The Guardian's campaign to get people using their high streets this week turns its attention on a few of the many successful businesses in the area.

As traders look to provide more than just a shopping experience for their customers in an effort to compete with online businesses with low overheads, many shops offering services are doing well.

One shop where business has exploded recently is baby accessories store Bababoom in Loughton High Road.

Owner Becky Elliott, a midwife who set up the shop three years ago, said the classes and services provided by other professionals based there was now on a level with the sale of products.

She added: “I knew there were a lot of alternative therapies and remedies and if women accessed them, they would have a healthier pregnancy.

“The only way I could offer these on the high street was to have a shop.

“Originally, it was the boutique bringing people in and they would then find out about the classes on offer.

“Now I think it’s a pretty even mix of people coming to the shop and coming specifically for the courses and therapies.”

She said a huge advantage independent stores had over their chain rivals was the relationship with customers.

She added: “If a woman came in for a breast pump because her baby’s feeding isn’t going well, we might do a free breast feeding session for half an hour.

“You’re not going to get that kind of service at Mothercare, for example.”

She said many of the town’s shops, including her own, promised their customers the lowest price on the high street, although they could not compete with online shops.

“I know how much certain items cost me and websites are selling them for the same price to customers,” she added.

She added that many independent stores in the town’s high street were not necessarily more expensive than chains and many offered price matching.

Businesses offering services customers cannot get online, like a haircut or a manicure, are dominating one high street.

Queens Road in Buckhurst Hill has more than 10 hairdressers in a short street.

After its 13th salon opened two years ago, some rivals said it had reached saturation point.

But Emma Maw, of Cleo salon, which opened in February, said there was enough variation in the street’s hairdressers’ and barber shops to attract enough trade to support them.

She added: “They’re not all the same and you get different atmospheres in some.

“Also, you can’t get your hair done on the internet like you can with a lot of things.”

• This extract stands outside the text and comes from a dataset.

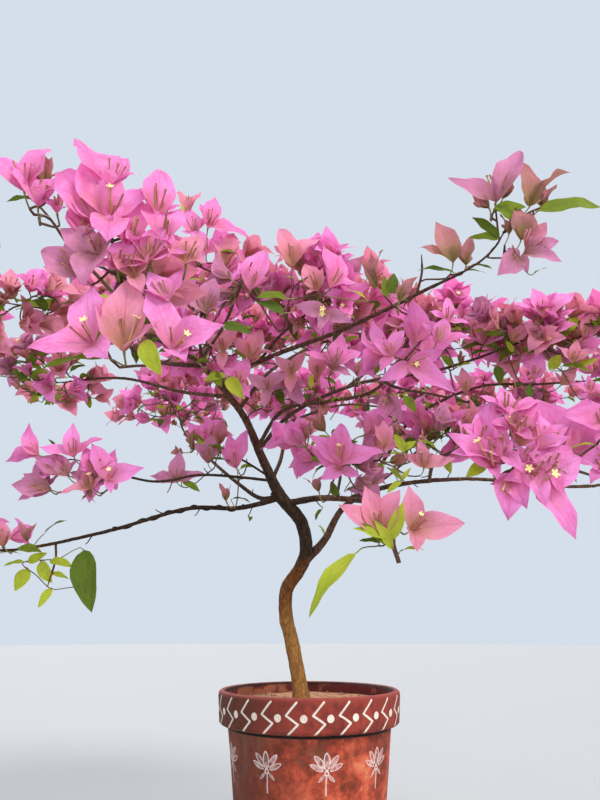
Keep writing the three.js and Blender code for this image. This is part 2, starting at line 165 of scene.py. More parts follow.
# heads of the mauve tint stand where the bracts lie in shade: their colour there is painted shade
HEADS = {
    "leader": [
        ("salmon", 0, (250, 360), [(230, 336, 4), (262, 328, 0), (273, 352, 8)]),
        ("mauve", 0, (268, 390), [(246, 374, 4), (287, 370, 0), (264, 408, 12)]),
        ("salmon", 0, (224, 352), [(204, 334, 2), (237, 322, -4), (222, 370, 10)]),
        ("young", 0, (206, 374), [(196, 362, 2), (211, 360, 0)]),
        ("pink", 0, (238, 384), [(220, 366, 4), (248, 358, -4), (250, 398, 8)]),
        ("salmon", 0, (292, 374), [(274, 356, 0), (306, 352, 2), (290, 394, 10)]),
    ],
    "fore_left": [
        ("pink", 0, (24, 191), [(-14, 158, 4), (52, 147, -6), (36, 162, 14)]),
        ("young", 0, (44, 185), [(43, 153, 3), (52, 158, -2)]),
        ("pink", 0, (38, 206), [(68, 176, 0), (20, 168, -6), (56, 186, 14)]),
        ("pink", 0, (57, 213), [(46, 197, 2), (60, 196, 0), (69, 207, 4)]),
        ("pink", 0, (110, 190), [(75, 139, 0, 0.4), (128, 159, -4), (142, 174, 2)]),
        ("pink", 1, (111, 219), [(84, 157, 6), (150, 191, 4), (107, 241, 26)]),
        ("pink", 0, (99, 226), [(57, 170, 0), (66, 196, 10), (84, 172, -8)]),
        ("pink", 0, (156, 216), [(160, 168, 0), (182, 206, -2), (136, 186, 8)]),
        ("pink", 0, (130, 246), [(94, 212, 4), (142, 200, -6), (156, 236, 12)]),
        ("pink", 0, (164, 240), [(142, 202, 0), (182, 208, -4), (174, 246, 10)]),
        ("salmon", 0, (186, 264), [(166, 236, 2), (200, 234, -4), (208, 262, 6)]),
        ("pink", 0, (84, 238), [(68, 210, 0), (90, 198, -6), (98, 228, 10)]),
        ("mauve", 0, (99, 255), [(60, 228, 6), (83, 286, 22), (119, 226, 0)]),
        ("mauve", 0, (82, 274), [(40, 250, 6, 1.5), (66, 242, -2), (70, 284, 6, 1)]),
        ("pink", 0, (148, 262), [(127, 226, 2), (168, 224, 2), (188, 252, 6)]),
        ("salmon", 0, (150, 264), [(122, 256, 10), (140, 236, -4), (172, 246, 8)]),
        ("pink", 0, (118, 270), [(84, 262, 8), (130, 236, 0), (148, 264, 6)]),
        ("salmon", 0, (134, 278), [(112, 252, 4), (150, 246, 0), (142, 292, 10)]),
        ("pink", 0, (168, 302), [(148, 272, 0), (184, 270, -4), (140, 290, 6)]),
        ("pink", 0, (94, 344), [(28, 347, 14), (92, 284, 0, -0.3), (108, 358, 20)]),
        ("salmon", 0, (124, 351), [(130, 277, -4), (99, 296, 4), (160, 322, 14)]),
        ("pink", 1, (172, 350), [(225, 325, 12), (147, 290, 0, -0.2), (186, 362, 18)]),
    ],
    "top_left": [
        ("salmon", 0, (188, 212), [(177, 191, 0), (201, 192, 0), (189, 197, 4)]),
        ("pink", 0, (208, 228), [(215, 198, -2), (249, 237, 6), (200, 204, 4)]),
        ("pink", 0, (196, 236), [(186, 208, 0), (214, 214, -4), (180, 232, 8)]),
        ("pink", 0, (206, 254), [(192, 230, 2), (228, 238, -2), (198, 262, 8)]),
        ("salmon", 0, (226, 266), [(214, 240, 0), (241, 247, 2), (234, 232, -4)]),
        ("pink", 0, (222, 296), [(198, 276, 2), (248, 270, 4), (222, 268, -2)]),
    ],
    "fore_top": [
        ("mauve", 0, (207, 314), [(178, 288, 2), (214, 277, -2), (230, 300, 6)]),
        ("pink", 0, (250, 290), [(238, 262, 0), (266, 250, 0), (266, 280, 6)]),
        ("salmon", 0, (293, 266), [(279, 228, 0), (321, 239, 2), (274, 246, 4)]),
        ("pink", 0, (330, 288), [(323, 246, 0), (360, 284, 4), (341, 255, -4)]),
        ("salmon", 0, (318, 291), [(304, 263, 2), (323, 268, 6), (306, 294, 8)]),
        ("mauve", 2, (326, 312), [(295, 305, 4), (318, 332, 6), (352, 322, 0)]),
    ],
    "arch_spur": [
        ("young", 0, (453, 262), [(436, 222, 2), (459, 240, -2), (420, 247, 4)]),
        ("young", 0, (466, 265), [(471, 236, 0), (461, 246, 2)]),
        ("young", 0, (399, 301), [(417, 277, 2), (403, 279, -2)]),
        ("young", 0, (377, 287), [(371, 252, 2), (383, 250, -2), (358, 259, 0)]),
    ],
    "right_tip": [
        ("mauve", 0, (496, 202), [(449, 178, 4, 1.6), (521, 151, 2, 1.2), (492, 176, 14, 0.4)], 0.21),
        ("young", 0, (503, 198), [(507, 170, 4), (512, 180, 0)]),
        ("young", 0, (530, 206), [(521, 162, 6, 2.5), (545, 184, 0, 1), (569, 172, 0, -0.5)], 0.25),
        ("young", 0, (541, 206), [(557, 184, 0), (546, 190, 2)]),
        ("young", 0, (489, 208), [(472, 193, 0), (479, 200, 4)]),
        ("young", 0, (509, 234), [(500, 214, 0), (512, 216, 4)]),
        ("young", 0, (521, 240), [(516, 206, 2, 1.5), (531, 212, -2, 1), (510, 222, 4)], 0.27),
        ("mauve", 0, (524, 254), [(559, 241, 2), (562, 262, 8, 1.6), (540, 234, -4)], 0.25),
        ("mauve", 0, (519, 257), [(498, 275, 8, 1.4), (528, 272, 6, 1), (507, 248, 0)], 0.33),
        ("salmon", 1, (526, 250), [(536, 225, 0), (546, 222, 2)]),
    ],
    "left_low": [
        ("pink", 0, (74, 457), [(73, 423, 0), (39, 447, 6), (103, 438, -2)]),
        ("pink", 0, (64, 473), [(34, 461, 2), (56, 452, -4), (37, 479, 10)]),
        ("mauve", 0, (51, 490), [(12, 485, 4), (17, 501, 8), (24, 474, -2)]),
        ("pink", 1, (108, 481), [(92, 444, 4), (144, 468, 4), (111, 493, 18)]),
        ("salmon", 0, (91, 489), [(60, 494, 8), (84, 468, 0), (103, 476, 4)]),
        ("pink", 0, (96, 474), [(84, 447, 0), (78, 466, 8), (118, 458, 0)]),
        ("mauve", 0, (68, 476), [(55, 453, 0), (79, 459, -2), (34, 456, 2)]),
        ("mauve", 0, (92, 486, -338), [(70, 472, 2), (86, 452, 0, 1), (99, 454, 4)]),
        ("mauve", 0, (48, 488, -338), [(36, 462, 0), (22, 478, 4, 1), (60, 474, 0)]),
        ("young", 0, (88, 487, -335), [(81, 501, 2), (96, 503, 0)]),
    ],
    "left_inner": [
        ("mauve", 0, (177, 482), [(180, 451, 2), (150, 476, 2), (207, 475, 4)]),
        ("mauve", 0, (208, 463), [(194, 442, 2), (212, 434, -2), (222, 450, 4)]),
        ("pink", 0, (236, 468), [(229, 434, 0), (247, 430, -2), (221, 448, 4)]),
        ("young", 0, (226, 501), [(219, 483, 0), (231, 484, 2)]),
    ],
    "left_tip": [
        ("young", 0, (27, 541), [(19, 523, 0), (37, 523, 0), (28, 528, 6)]),
        ("salmon", 0, (4, 546), [(-10, 522, 0), (13, 528, 4), (2, 520, -4)]),
    ],
    "centre_low": [
        ("pink", 1, (338, 465), [(308, 434, 4), (341, 422, 0), (384, 452, 4)]),
        ("pink", 0, (341, 469), [(320, 480, 12), (314, 450, 6), (360, 476, 0)]),
        ("salmon", 0, (384, 448), [(374, 424, 2), (392, 425, 0), (383, 420, -4)]),
        ("salmon", 1, (424, 468), [(419, 439, 6), (403, 454, 2), (455, 459, 4)]),
        ("young", 0, (421, 447), [(421, 427, 0), (428, 434, 2)]),
        ("young", 0, (319, 492), [(303, 478, 2), (324, 474, 0)]),
        ("mauve", 0, (372, 484), [(392, 474, 2), (384, 466, -2)]),
    ],
    "low_centre": [
        ("salmon", 0, (380, 536), [(365, 487, -2), (400, 490, -4), (338, 505, 10)], 0.3),
        ("salmon", 1, (411, 530), [(409, 486, 2, 1.2), (466, 523, 4, 0.6), (417, 551, 28, 1.4)], 0.31),
    ],
    "centre_right": [
        ("pink", 1, (408, 364), [(379, 381, 6), (454, 392, 6), (443, 350, -2)], 0.23),
        ("pink", 0, (436, 344), [(472, 338, 4), (419, 321, 0), (446, 318, -4)]),
        ("pink", 0, (392, 356), [(372, 338, 2), (404, 330, 0), (380, 372, 6)]),
        ("pink", 0, (334, 367, -300), [(303, 352, 4), (342, 334, 0), (365, 352, 2)]),
        ("salmon", 0, (318, 378, -270), [(306, 360, 2), (328, 352, 0), (312, 350, 4)]),
        ("mauve", 0, (332, 370, -300), [(352, 376, 6), (321, 356, 0), (340, 352, 4)]),
        ("young", 0, (360, 378, -350), [(353, 366, 2), (365, 354, 0)]),
        ("salmon", 0, (373, 362, -370), [(364, 338, 0), (385, 343, 2), (377, 353, 6)]),
        ("salmon", 0, (392, 353, -400), [(396, 329, 0), (406, 337, 2), (385, 338, 2)]),
        ("mauve", 0, (388, 396, -340), [(368, 402, 4), (402, 422, 2), (380, 422, 8)]),
        ("salmon", 0, (362, 386, -350), [(357, 400, 4), (371, 394, 2)]),
        ("young", 0, (320, 398, -240), [(318, 419, 4), (331, 408, 2)]),
        ("salmon", 0, (306, 436, -240), [(302, 417, 0), (315, 415, 2), (318, 431, 4)]),
        ("mauve", 0, (284, 380, -200), [(304, 406, 4), (307, 383, 0), (270, 390, 4)]),
    ],
    "right_upper": [
        ("pink", 0, (447, 322), [(447, 297, 0), (470, 323, 2), (429, 311, 2)]),
        ("pink", 0, (542, 318), [(511, 303, 6), (532, 287, -2), (576, 292, 0)]),
        ("mauve", 0, (556, 320), [(550, 301, 2), (563, 302, 0)]),
        ("pink", 0, (484, 345, -190), [(466, 338, 4), (482, 312, 0), (508, 331, 6)]),
        ("salmon", 0, (476, 340, -185), [(478, 305, 0), (468, 320, 4), (494, 322, 2)]),
        ("salmon", 0, (511, 341, -200), [(507, 322, 0), (531, 325, 4), (521, 343, 6)]),
        ("salmon", 0, (546, 341, -215), [(540, 322, 0), (556, 330, 2), (533, 346, 4)]),
        ("salmon", 0, (572, 364, -225), [(555, 345, 4), (577, 340, 0), (601, 352, 6)]),
        ("salmon", 0, (584, 339, -225), [(574, 321, 0), (592, 313, -2), (604, 326, 4)]),
        ("pink", 0, (534, 379, -200), [(520, 361, 2), (540, 351, 0), (543, 372, 6)]),
        ("salmon", 0, (465, 393, -170), [(454, 375, 4), (462, 367, 0), (479, 376, 2)]),
        ("salmon", 0, (561, 385, -210), [(554, 371, 2), (576, 367, 0), (580, 385, 4)]),
        ("pink", 0, (590, 393, -220), [(571, 384, 2), (588, 375, 0), (606, 384, 4)]),
        ("young", 0, (459, 363, -180), [(459, 347, 0), (467, 355, 2)]),
    ],
    "fore_right": [
        ("pink", 0, (509, 415), [(479, 396, 2), (500, 387, -4), (543, 401, 2)]),
        ("pink", 1, (494, 468), [(446, 432, 4), (478, 414, -2), (498, 480, 16)], 0.25),
        ("pink", 0, (500, 463), [(451, 453, 8), (497, 422, -2), (513, 438, 4)], 0.27),
        ("salmon", 0, (519, 446), [(503, 416, 0), (527, 405, -2), (542, 430, 4)]),
        ("pink", 1, (536, 448), [(569, 424, 2), (570, 437, 10), (534, 405, -2)], 0.28),
        ("pink", 0, (522, 464), [(511, 440, 4), (537, 444, 0), (550, 462, 8)]),
        ("pink", 0, (512, 474), [(508, 520, 6), (527, 509, 10, 1.3), (490, 484, 4)]),
        ("pink", 0, (518, 434), [(496, 408, 0), (532, 396, -4), (540, 424, 8)]),
        ("pink", 0, (548, 468), [(528, 452, 6), (572, 446, -2), (560, 494, 12)]),
        ("pink", 0, (484, 446), [(460, 424, 2), (490, 404, -6), (506, 436, 8)]),
        ("pink", 0, (502, 454), [(470, 446, 6), (492, 418, -4), (524, 472, 16)], 0.27),
        ("pink", 1, (530, 472), [(504, 480, 10), (549, 438, -4), (546, 506, 16)], 0.28),
        ("pink", 0, (512, 430), [(489, 422, 6), (514, 400, -2), (534, 440, 10)]),
        ("pink", 1, (533, 482), [(576, 538, 12), (582, 457, 2), (512, 462, 6)]),
        ("pink", 0, (606, 426), [(561, 414, 4), (590, 400, -2), (612, 452, 8)]),
        ("pink", 0, (606, 470), [(583, 459, 4), (596, 446, 0), (590, 484, 6)]),
    ],
}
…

Brooke Painter, of Blo, also in Queens Road, said: “When Westfield opened, I think a lot of the boutiques here suffered and online shopping has had the same effect.

“But with hair, it’s a bit more specialised.”

 

The growing chain:

Igor Bekaert set up the Belgique chain of nine bistros, which he runs with his wife Ann, in 2005 and is now thinking of expanding further.

After moving to the UK from Belgium, where he grew up, in 1996, he initially set up a wholesale business in Forest Gate, London.

He bought his first cafe in Woodford Green from a fellow Belgian who was terminally ill and wanted to leave it in good hands.

The Epping branch was his next eatery, followed by the cafe in Theydon Bois, and there are now branches in Loughton, Chigwell, Bishop’s Stortford, Chingford, Wanstead, South Woodford and Ware.

He said: “People here would rather see an independent business than a big chain.

“We buy quality – I could get smoked salmon for £9 a kilo, but I use one that’s £19 a kilo.

“We also make sure our shops look nice.”

About 75 per cent of trade comes from regulars and he is continually changing the menu, recently adding horsemeat, eel, frogs’ legs and snails.

“We have 50 little Bapas dishes, which are like Belgian tapas, and horsemeat is our eighth most popular,” he said.

“Because we’re reasonably small, we can implement changes quite fast, whereas in one of the bigger chains, if they want to change something, it’s a major event.”

He will look into expanding the business further next year.